Supplied records:
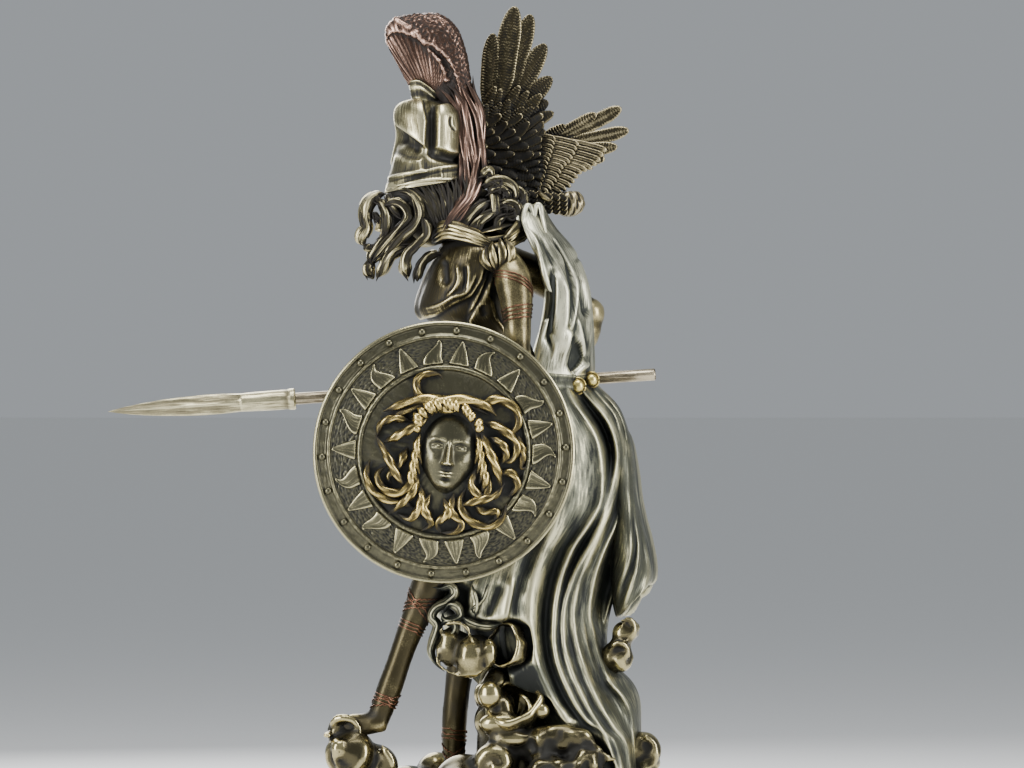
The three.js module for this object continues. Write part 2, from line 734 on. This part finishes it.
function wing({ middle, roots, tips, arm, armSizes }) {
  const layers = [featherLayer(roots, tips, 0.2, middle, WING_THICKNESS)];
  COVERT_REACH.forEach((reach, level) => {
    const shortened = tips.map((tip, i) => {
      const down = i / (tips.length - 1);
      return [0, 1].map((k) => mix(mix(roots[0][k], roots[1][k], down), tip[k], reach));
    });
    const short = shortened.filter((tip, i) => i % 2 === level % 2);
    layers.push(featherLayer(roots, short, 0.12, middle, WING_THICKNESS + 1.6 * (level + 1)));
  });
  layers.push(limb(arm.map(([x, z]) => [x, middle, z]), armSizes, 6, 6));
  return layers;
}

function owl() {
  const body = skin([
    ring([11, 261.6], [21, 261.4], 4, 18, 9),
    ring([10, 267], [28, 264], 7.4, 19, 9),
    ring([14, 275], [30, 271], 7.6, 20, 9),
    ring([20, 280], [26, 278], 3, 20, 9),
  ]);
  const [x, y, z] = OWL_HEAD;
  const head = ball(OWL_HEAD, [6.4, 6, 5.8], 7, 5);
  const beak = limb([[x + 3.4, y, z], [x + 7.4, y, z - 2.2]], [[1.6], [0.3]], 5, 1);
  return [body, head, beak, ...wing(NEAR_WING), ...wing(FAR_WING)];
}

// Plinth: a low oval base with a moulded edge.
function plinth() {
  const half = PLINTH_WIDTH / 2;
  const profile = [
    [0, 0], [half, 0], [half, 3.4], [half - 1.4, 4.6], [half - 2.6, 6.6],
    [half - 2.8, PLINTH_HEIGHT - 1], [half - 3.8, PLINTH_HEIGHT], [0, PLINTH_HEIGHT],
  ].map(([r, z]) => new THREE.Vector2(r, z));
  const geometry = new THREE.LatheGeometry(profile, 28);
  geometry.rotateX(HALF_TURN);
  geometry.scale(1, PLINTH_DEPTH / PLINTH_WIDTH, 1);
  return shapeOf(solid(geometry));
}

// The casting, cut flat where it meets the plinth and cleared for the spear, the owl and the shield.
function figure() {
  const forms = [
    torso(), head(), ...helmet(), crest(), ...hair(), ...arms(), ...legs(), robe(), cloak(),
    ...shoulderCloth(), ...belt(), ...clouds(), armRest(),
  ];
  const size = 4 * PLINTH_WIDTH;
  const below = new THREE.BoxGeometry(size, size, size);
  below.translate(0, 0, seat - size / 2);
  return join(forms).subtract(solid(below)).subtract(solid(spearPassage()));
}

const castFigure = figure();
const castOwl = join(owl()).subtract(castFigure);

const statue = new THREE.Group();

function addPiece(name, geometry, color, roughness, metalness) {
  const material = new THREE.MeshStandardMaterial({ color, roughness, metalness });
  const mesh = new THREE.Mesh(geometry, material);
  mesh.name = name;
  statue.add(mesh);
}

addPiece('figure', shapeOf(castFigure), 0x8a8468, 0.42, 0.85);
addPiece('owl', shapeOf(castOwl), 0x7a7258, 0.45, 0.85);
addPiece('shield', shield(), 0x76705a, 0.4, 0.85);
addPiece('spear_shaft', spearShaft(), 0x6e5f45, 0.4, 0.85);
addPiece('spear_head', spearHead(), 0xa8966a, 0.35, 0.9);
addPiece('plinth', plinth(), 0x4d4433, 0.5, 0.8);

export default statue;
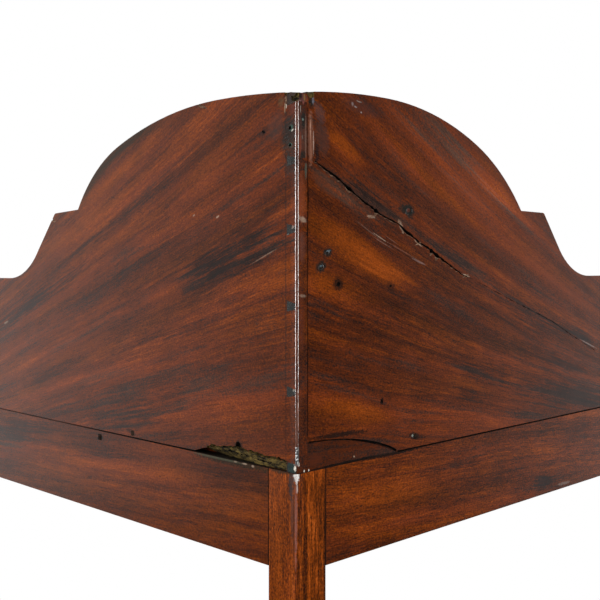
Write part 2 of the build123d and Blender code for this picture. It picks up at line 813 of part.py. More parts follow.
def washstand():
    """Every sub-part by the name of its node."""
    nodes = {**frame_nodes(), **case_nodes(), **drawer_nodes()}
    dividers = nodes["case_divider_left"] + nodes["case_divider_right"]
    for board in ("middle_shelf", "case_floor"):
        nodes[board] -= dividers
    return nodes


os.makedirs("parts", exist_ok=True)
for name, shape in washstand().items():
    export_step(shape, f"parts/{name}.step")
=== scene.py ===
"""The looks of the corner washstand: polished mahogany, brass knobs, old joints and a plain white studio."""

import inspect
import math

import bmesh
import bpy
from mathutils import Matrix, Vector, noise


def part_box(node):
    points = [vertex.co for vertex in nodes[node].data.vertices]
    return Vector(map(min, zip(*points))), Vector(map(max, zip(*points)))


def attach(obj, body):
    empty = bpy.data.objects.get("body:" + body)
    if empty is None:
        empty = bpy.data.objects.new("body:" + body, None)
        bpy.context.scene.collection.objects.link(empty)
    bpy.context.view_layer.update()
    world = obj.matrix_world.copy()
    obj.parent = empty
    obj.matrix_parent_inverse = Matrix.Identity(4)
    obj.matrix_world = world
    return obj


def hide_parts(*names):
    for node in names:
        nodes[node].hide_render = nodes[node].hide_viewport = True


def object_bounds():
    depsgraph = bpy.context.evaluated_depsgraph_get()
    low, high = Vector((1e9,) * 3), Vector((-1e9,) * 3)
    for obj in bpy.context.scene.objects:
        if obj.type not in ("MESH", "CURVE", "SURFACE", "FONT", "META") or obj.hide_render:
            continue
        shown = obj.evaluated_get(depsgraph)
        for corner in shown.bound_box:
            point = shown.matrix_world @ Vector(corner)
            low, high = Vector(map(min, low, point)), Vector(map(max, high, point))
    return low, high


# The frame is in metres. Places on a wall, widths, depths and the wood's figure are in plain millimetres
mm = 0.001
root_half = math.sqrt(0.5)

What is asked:
Repeat, exactly and only, the lines above from the one containing "return nodes" through the end of the material.

Solution to the exercise:
    return nodes


os.makedirs("parts", exist_ok=True)
for name, shape in washstand().items():
    export_step(shape, f"parts/{name}.step")
=== scene.py ===
"""The looks of the corner washstand: polished mahogany, brass knobs, old joints and a plain white studio."""

import inspect
import math

import bmesh
import bpy
from mathutils import Matrix, Vector, noise


def part_box(node):
    points = [vertex.co for vertex in nodes[node].data.vertices]
    return Vector(map(min, zip(*points))), Vector(map(max, zip(*points)))


def attach(obj, body):
    empty = bpy.data.objects.get("body:" + body)
    if empty is None:
        empty = bpy.data.objects.new("body:" + body, None)
        bpy.context.scene.collection.objects.link(empty)
    bpy.context.view_layer.update()
    world = obj.matrix_world.copy()
    obj.parent = empty
    obj.matrix_parent_inverse = Matrix.Identity(4)
    obj.matrix_world = world
    return obj


def hide_parts(*names):
    for node in names:
        nodes[node].hide_render = nodes[node].hide_viewport = True


def object_bounds():
    depsgraph = bpy.context.evaluated_depsgraph_get()
    low, high = Vector((1e9,) * 3), Vector((-1e9,) * 3)
    for obj in bpy.context.scene.objects:
        if obj.type not in ("MESH", "CURVE", "SURFACE", "FONT", "META") or obj.hide_render:
            continue
        shown = obj.evaluated_get(depsgraph)
        for corner in shown.bound_box:
            point = shown.matrix_world @ Vector(corner)
            low, high = Vector(map(min, low, point)), Vector(map(max, high, point))
    return low, high


# The frame is in metres. Places on a wall, widths, depths and the wood's figure are in plain millimetres
mm = 0.001
root_half = math.sqrt(0.5)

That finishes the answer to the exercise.